Two major changes have taken place from the program as it was designed last fall. The first was the ability, with the additional time, to roll in the added marketing self-service capabilities. The second was the ability to leverage the merger with Kaseya, which took place following the original program design.
“There are a lot of synergies with Kaseya,” Brown said. “Most of our business is medium to large enterprise, while much of the Kaseya business, with its MSP focus, is SMB. For Unitrends, the advantage is that this opens up a new channel for partners already doing MSP work with SMBs. As this marriage comes more fully together there will be a lot of opportunities for cross-pollination with both companies.”
Still, given the focus on value now in the Unitrends channel, they don’t plan to open it up to all the Kaseya MSPs.

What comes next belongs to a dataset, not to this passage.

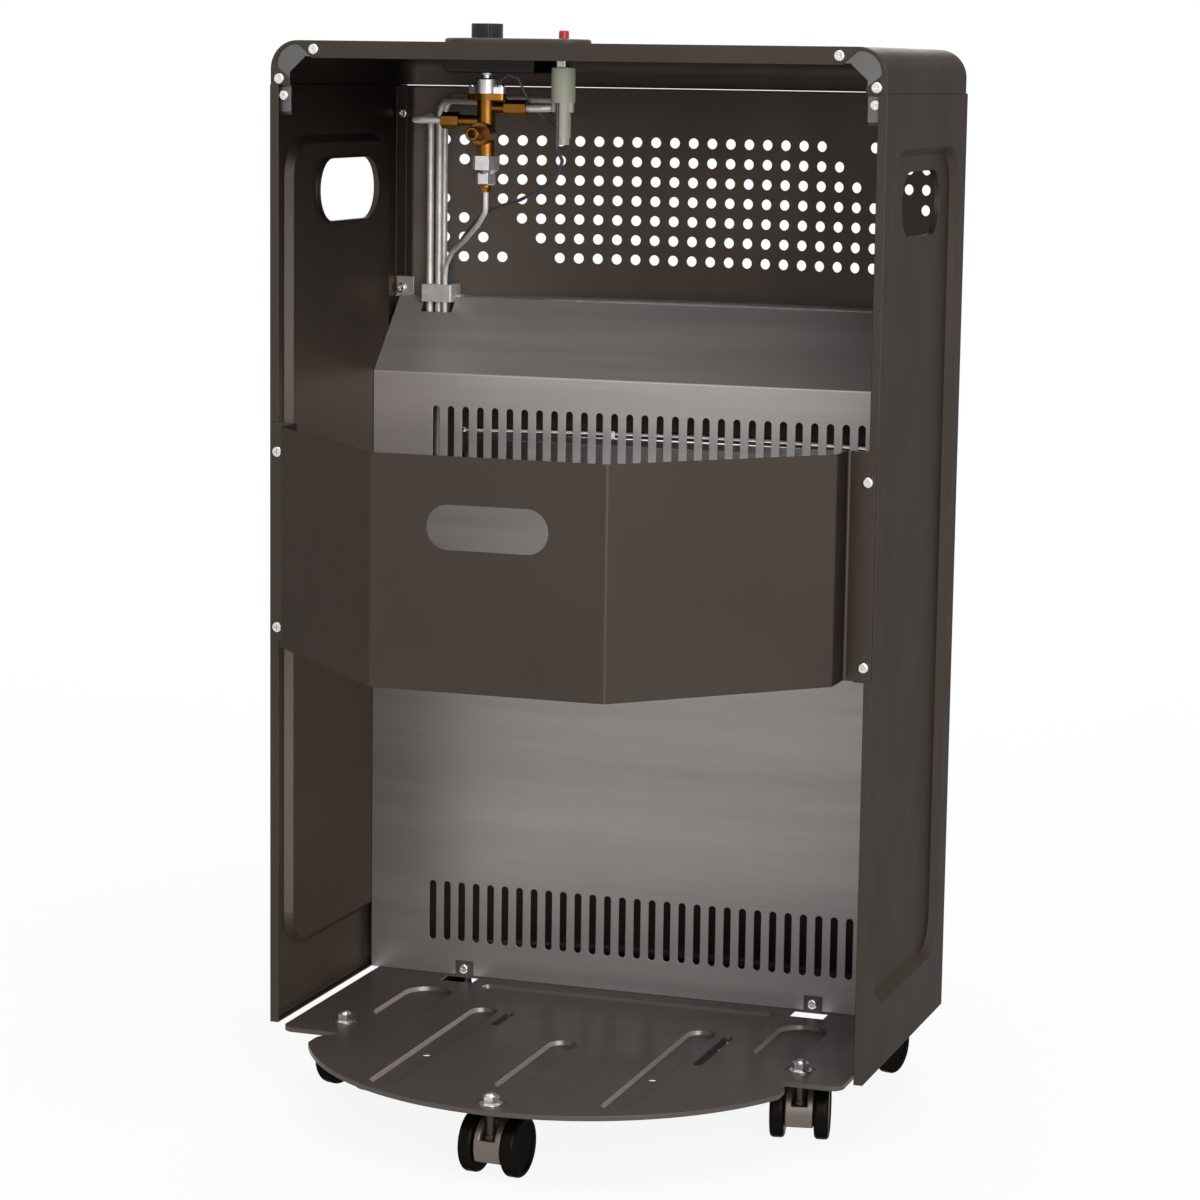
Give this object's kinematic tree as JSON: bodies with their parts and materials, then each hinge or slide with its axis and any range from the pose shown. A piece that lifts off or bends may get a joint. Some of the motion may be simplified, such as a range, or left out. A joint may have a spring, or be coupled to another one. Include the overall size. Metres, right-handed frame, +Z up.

“We are being selective even with the Kaseya channel,” Brown said. “We are only targeting 300-400 potential new partners there, and we see a couple hundred of our existing partners picking up the Kaseya solution set. This is not a ‘pray and spray’ campaign. We want truly value-added partners. So while we are expanding and are recruiting, it is very selective.”
Gold Partner benefits [Unitrends’ second tier, under the invite-only Platinum program] will be provided to the Kaseya partners who join the Unitrends program.
The underlying question of course, is what the future of the Unitrends partner program is under Kaseya.
“In the near term, we will keep the programs separate, but also take advantage of combined resources from R&D, from marketing, and even from PR,” Brown said.
“The profiles of Kaseya and Unitrends partners are different,” Gordon said. “We are looking at long term synergies, understanding that the needs of MSP are different from solution providers who buy hardware, software and services. We will be looking at opportunities that can benefit both Kaseya and Unitrends partners as they make sense.”
“Long term, there will be some morphing as more of our partners move to a hybrid model,” Brown indicated. “Today, Unitrends is more universal licenses and CAPEX. Over time – over the next 12-24 months – that is likely to become more blended.”